Uptick in quarterly growth rounds off 2021 growth at 4.9%
18 Jul, 2022

Momentum Investments have released their research note titled, Uptick in quarterly growth rounds off 2021 growth at 4.9%, prepared by the Momentum Investments Macro Research Team.

Please see below, a summary of highlights from the team, as well as a downloadable PDF of the research paper.

Highlights:

Growth slowed to 1.7% in year-on-year (y/y) terms in the fourth quarter of 2021 from 2.9% in the third quarter, leaving full-year growth at 4.9% from a 6.4% contraction the year before.
The economy expanded by 1.2% on a quarter-on-quarter (q/q) seasonally-adjusted (s/a) basis, which was slightly higher than the Thomson Reuters median consensus forecast of 1.1%. This leaves economic activity at the same level as experienced in the second quarter of 2017.
Real growth in the economy has averaged a dismal 0.4% for the past five years and 1% for the last decade, which is significantly lower than the 1.5% average rate of growth in the South African (SA) population for the same period.
The largest contributions to full-year growth, based on the production method, came from financial and personal services.
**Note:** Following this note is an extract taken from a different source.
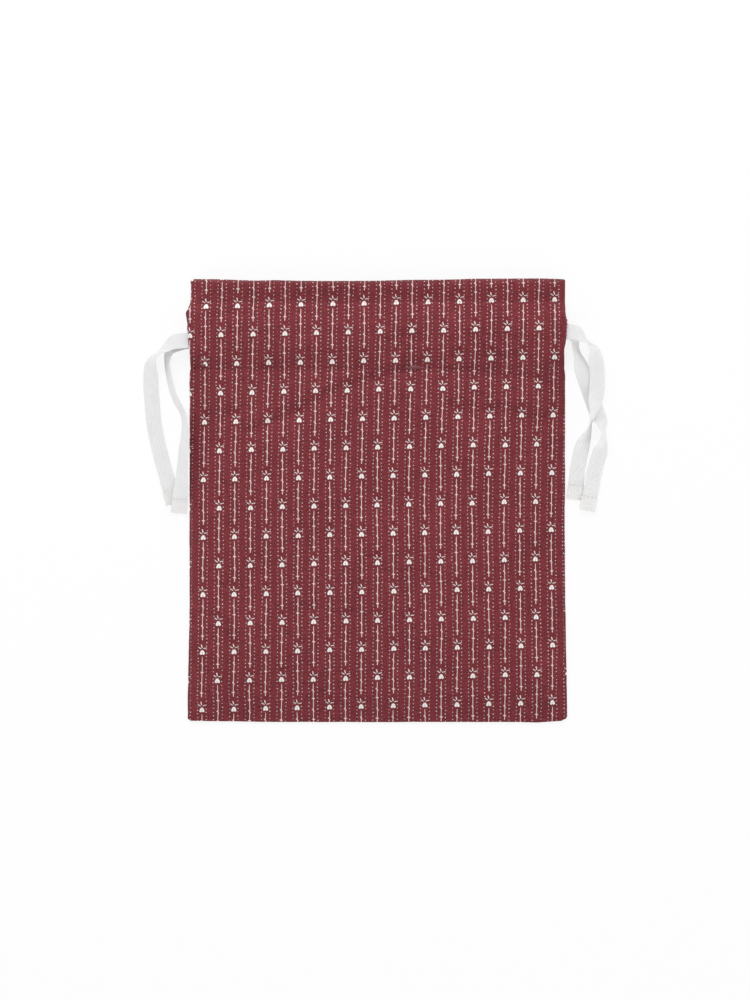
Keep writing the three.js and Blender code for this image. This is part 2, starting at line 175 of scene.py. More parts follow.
# How far the mouth's edge and the foot's edge lie below the bag's plain top and foot: (across, distance)
MOUTH_EDGE = [
    (-116, 0.0), (-103, 0.4), (-90, 0.85), (-78, 1.35), (-65, 1.1), (-40, 1.65), (-27, 1.7), (-2, 1.5),
    (24, 0.95), (49, 0.8), (62, 0.2), (88, 0.2), (100, 0.1), (112, 0.0), (119, 0.1),
]
FOOT_EDGE = [
    (-120, -0.1), (-115, 0.1), (-103, 0.35), (-90, 0.4), (-76, 0.8), (-60, 0.85), (90, 0.85), (101, 1.2),
    (110, 0.6), (120, 0.0),
]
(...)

Meanwhile, activity in the government, utilities and construction sectors added the least to the full-year growth number.
Based on the expenditure method, the largest contributors to growth arose from household consumption and exports, while imports detracted the most.
Although stronger-than-anticipated global growth, sustained commodity prices, a quicker bounce-back in pandemic-hit sectors and faster momentum on local economic reform pose upside risks to growth in the local economy, higher global inflation (exacerbated by intensifying geopolitical conflict), a potential hard landing in China (triggered in the property market), less accommodative monetary policy, fiscal consolidation, structurally high unemployment and local energy supply shortages continue to raise notable downside risks to growth.
We expect growth to slow to 2% in 2022 and 1.8% in 2023. The Ukranian crisis, in our view, is likely to have a reasonably limited effect on local growth given a rebound in the country’s terms-of-trade and weak direct trade and investment linkages with Russia and Ukraine. Meanwhile, we have revised our headline inflation forecast higher to 5.2% for 2022 to reflect higher international oil prices. The risk to near-term inflation remains firmly to the upside given potential sanctions on the Russian oil market.
Our structural view on growth remains impeded by subdued confidence, low levels of investment, fiscal strain and lingering unemployment. Treasury outlined a potential upside scenario to growth in which real economic activity is 0.7% higher than in the baseline by 2024. This scenario, nevertheless, relies heavily on the faster implementation of structural economic reforms to foster a more robust economic outlook.